Dow Chemical Co. v. United States - 476 U.S. 227 (1986)


U.S. Supreme Court

Dow Chemical Co. v. United States, 476 U.S. 227 (1986)

Dow Chemical Co. v. United States

No. 84-1259

Argued December 10, 1985

Decided May 19, 1986

476 U.S. 227

Syllabus

Petitioner operates a 2,000-acre chemical plant consisting of numerous covered buildings, with outdoor manufacturing equipment and piping conduits located between the various buildings exposed to visual observation from the air. Petitioner maintains elaborate security around the perimeter of the complex, barring ground-level public views of the area. When petitioner denied a request by the Environmental Protection Agency (EPA) for an on-site inspection of the plant, EPA did not seek an administrative search warrant, but instead employed a commercial aerial photographer, using a standard precision aerial mapping camera, to take photographs of the facility from various altitudes, all of which were within lawful navigable airspace. Upon becoming aware of the aerial photography, petitioner brought suit in Federal District Court, alleging that EPA's action violated the Fourth Amendment and was beyond its statutory investigative authority. The District Court granted summary judgment for petitioner, but the Court of Appeals reversed, holding that EPA's aerial observation did not exceed its investigatory authority and that the aerial photography of petitioner's plant complex without a warrant was not a search prohibited by the Fourth Amendment.

Held:

1. The fact that aerial photography by petitioner's competitors might be barred by state trade secrets law is irrelevant to the questions presented in this case. Governments do not generally seek to appropriate trade secrets of the private sector, and the right to be free of appropriation of trade secrets is protected by law. Moreover, state tort law governing unfair competition does not define the limits of the Fourth Amendment. Pp. 476 U. S. 231-233.

2. The use of aerial observation and photography is within EPA's statutory authority. When Congress invests an agency such as EPA with enforcement and investigatory authority, it is not necessary to identify explicitly every technique that may be used in the course of executing the statutory mission. Although § 114(a) of the Clean Air Act, which provides for EPA's right of entry to premises for inspection purposes,

Page 476 U. S. 228

does not authorize aerial observation, that section appears to expand, not restrict, EPA's general investigatory powers, and there is no suggestion in the statute that the powers conferred by § 114(a) are intended to be exclusive. EPA needs no explicit statutory provision to employ methods of observation commonly available to the public at large. Pp. 476 U. S. 233-234.

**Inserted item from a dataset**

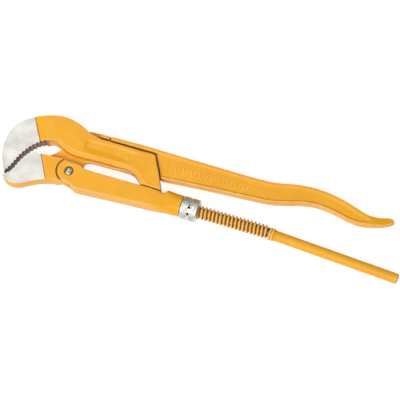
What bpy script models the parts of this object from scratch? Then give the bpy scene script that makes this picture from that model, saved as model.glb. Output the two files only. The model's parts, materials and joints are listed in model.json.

3. EPA's taking, without a warrant, of aerial photographs of petitioner's plant complex from an aircraft lawfully in public navigable airspace was not a search prohibited by the Fourth Amendment. The open areas of an industrial plant complex such as petitioner's are not analogous to the "curtilage" of a dwelling, which is entitled to protection as a place where the occupants have a reasonable and legitimate expectation of privacy that society is prepared to accept. See California v. Ciraolo, ante, p. 476 U. S. 207. The intimate activities associated with family privacy and the home and its curtilage simply do not reach the outdoor areas or spaces between structures and buildings of a manufacturing plant. For purposes of aerial surveillance, the open areas of an industrial complex are more comparable to an "open field" in which an individual may not legitimately demand privacy. Oliver v. United States, 466 U. S. 170. Here, EPA was not employing some unique sensory device not available to the public, but rather was employing a conventional, albeit precise, commercial camera commonly used in mapmaking. The photographs were not so revealing of intimate details as to raise constitutional concerns. The mere fact that human vision is enhanced somewhat, at least to the degree here, does not give rise to constitutional problems. Pp. 476 U. S. 234-239.

749 F.2d 307, affirmed.

BURGER, C.J., delivered the opinion of the Court, in which WHITE, REHNQUIST, STEVENS, and O'CONNOR, JJ., joined, and in Part III of which BRENNAN, MARSHALL, BLACKMUN, and POWELL, JJ., joined. POWELL, J., filed an opinion concurring in part and dissenting in part, in which BRENNAN, MARSHALL, and BLACKMUN, JJ., joined, post, p. 476 U. S. 240.